1. Models that represent space as a lattice have a critical function in theoretical and applied ecology. Despite their significance, there is a dearth of appropriate theoretical developments for the description of dispersal across such lattices.

2. We present a series of methods for approximating continuous dispersal in discrete landscapes (denoted as centroid-to-centroid, centroid-to-area, area-to-centroid and area-to-area dispersal). We describe how these methods can be extended to incorporate different conditions at the boundary of the simulation arena and a framework for approximating continuous dispersal between irregularly shaped patches.

3. Each approximation method was tested against a baseline of continuous Gaussian dispersal in a periodic simulation arena. The residence probabilities for an individual dispersing in each time step according to a Gaussian kernel across grids of three differing resolutions were calculated over a number of dispersal steps. In addition, the steady-state asymptotic properties for the transition matrices for each approximation method and cell resolution were calculated and compared against the uniform expectation under continuous dispersal.

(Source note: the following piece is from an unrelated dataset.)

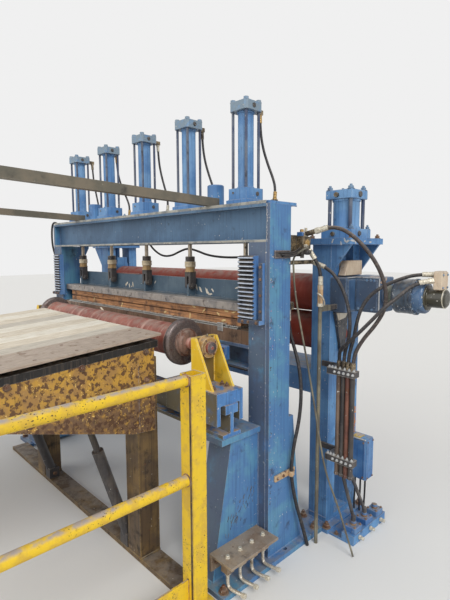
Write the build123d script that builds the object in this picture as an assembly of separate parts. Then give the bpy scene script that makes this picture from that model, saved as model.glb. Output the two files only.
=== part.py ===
"""Entry end of a slitting line: pad press stand with its pass roll and feed table, and pinch roll stand.

Millimetres.  X runs across the line and +X is the operator's side, +Y is downstream, +Z is up.
The origin is on the floor, under the row of press cylinders and on the line's centre.
"""
import math
import os

from build123d import *

# Press stand: two columns that carry the crown
column_inner_x = 1102.0        # clear half width between the columns
column_width = 116.0           # box part of the column, along X
column_wall = 14.0
column_front_y = -127.0
column_rear_y = 35.0
cheek_thick = 24.0             # outer side plate, up to the crown's top
base_thick = 25.0
base_margin = 42.0             # base plate beyond the column, along X
base_front_y = -486.0
base_rear_y = 300.0            # meets the pinch housing's foot
anchor_dia = 26.0
anchor_inset = 32.0
rear_gusset_top_z = 748.0
rear_gusset_top_depth = 36.0
rear_gusset_foot_depth = 115.0

# Crown: two channels back to back with a slot for the rods, under one plate
crown_bottom_z = 1663.0
crown_height = 186.0
crown_half_depth = 127.0
crown_flange_reach = 60.0
crown_flange_thick = 14.0
crown_web_thick = 10.0
crown_plate_thick = 16.0
crown_plate_half_depth = 110.0
crown_rear_overhang = 50.0     # rear channel beyond the columns' inner faces
crown_seat_height = 190.0
crown_seat_thick = 14.0
can_dia = 96.0                 # blind cans between the outer cylinders
can_height = 130.0
can_chamfer = 5.0

# Press cylinders
cylinder_count = 5
cylinder_pitch = 480.0
foot_size = 150.0
foot_thick = 25.0
head_size = 130.0
head_height = 61.0
barrel_dia = 84.0
barrel_height = 398.0
cap_height = 46.0
cap_chamfer = 14.0
tie_rod_dia = 14.0
tie_rod_offset = 48.0
nut_height = 14.0
nut_width = 24.0

# Rods that hang the press beam
rod_dia = 25.0
rod_clearance = 1.0
coupler_dia = 66.0
coupler_neck_dia = 56.0
coupler_top_z = 1587.0
coupler_band_height = 32.0
clevis_top_z = 1490.0
clevis_bottom_z = 1383.0
clevis_width = 53.0
clevis_depth = 46.0
clevis_slot = 20.0
lug_thick = 16.0
pin_dia = 22.0
pin_reach = 6.0                # pin beyond the clevis

# Press beam and pads
beam_side_gap = 12.0           # press beam to column
beam_base_z = 1300.0
beam_base_height = 42.0
beam_half_depth = 100.0
beam_web_y = 34.0
beam_web_thick = 16.0
beam_top_z = 1452.0
beam_rib_thick = 12.0
beam_rib_inset = 8.0
pad_inset = 80.0               # pads shorter than the press beam
pad_half_depth = 88.0
upper_pad_thick = 42.0
pad_gap = 6.0                  # strip gap with the beam down
lower_pad_thick = 34.0
lower_strip_thick = 13.0
beam_travel = 60.0
running_gap = 6.0

# Lower platen and the bed beam below it
platen_height = 74.0
platen_half_depth = 120.0
platen_wall = 16.0
bed_height = 135.0
bed_flange_thick = 16.0
bed_web_thick = 14.0

# Racks and guide bars on the columns' fronts
rack_overhang = 36.0           # rack past the column's inner face
rack_width = 103.0
rack_depth = 44.0
rack_tooth_depth = 15.0
rack_bottom_z = 1277.0
rack_teeth = 15
rack_pitch = 21.3
rack_land = 6.0
rack_ledge_height = 22.0
guide_bar_inset = 86.0
guide_bar_width = 24.0
guide_bar_depth = 20.0
guide_bar_top_z = 1560.0

# Pass roll at the entry of the press
roll_y = -322.0
roll_z = 1140.0
roll_dia = 175.0
roll_wall = 14.0
roll_half_length = 788.0
flange_dia = 250.0
flange_thick = 42.0
flange_chamfer = 9.0
hub_dia = 150.0
hub_length = 34.0
journal_dia = 60.0
journal_stub = 17.0            # journal beyond its bearing
journal_gap = 0.4
bearing_dia = 104.0
bearing_length = 38.0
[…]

4. All four methods described in this article provide a reasonable approximation to the continuous baseline (<0·03 absolute error in probability calculations) on landscapes with grid cells of length equal to the expected dispersal distance or finer, but error increases as grid cells become progressively larger than the expected dispersal distance.

5. Each approximation method exhibits a different spatial pattern of approximation error. Centroid-to-centroid dispersal overestimates residence probabilities near the origin, resulting in decreased invasion rates relative to the baseline diffusion process. All other approximation methods underestimate residence probabilities near the origin and overestimate such probabilities in the peripheries, leading to an overestimation of invasion rates.

6. The asymptotic properties of centroid-to-centroid and area-to-centroid dispersal approximation methods deviate from that which is expected under continuous dispersal. This characteristic renders these methods unsuitable for use in long-term simulation studies where the equilibrium properties of the system are of interest.

7. Centroid-to-area and area-to-area approximation methods exhibit both low approximation error and desirable asymptotic properties. These methods provide a viable mechanism for linking individual-level dispersal to larger-scale characteristics such as metapopulation connectivity.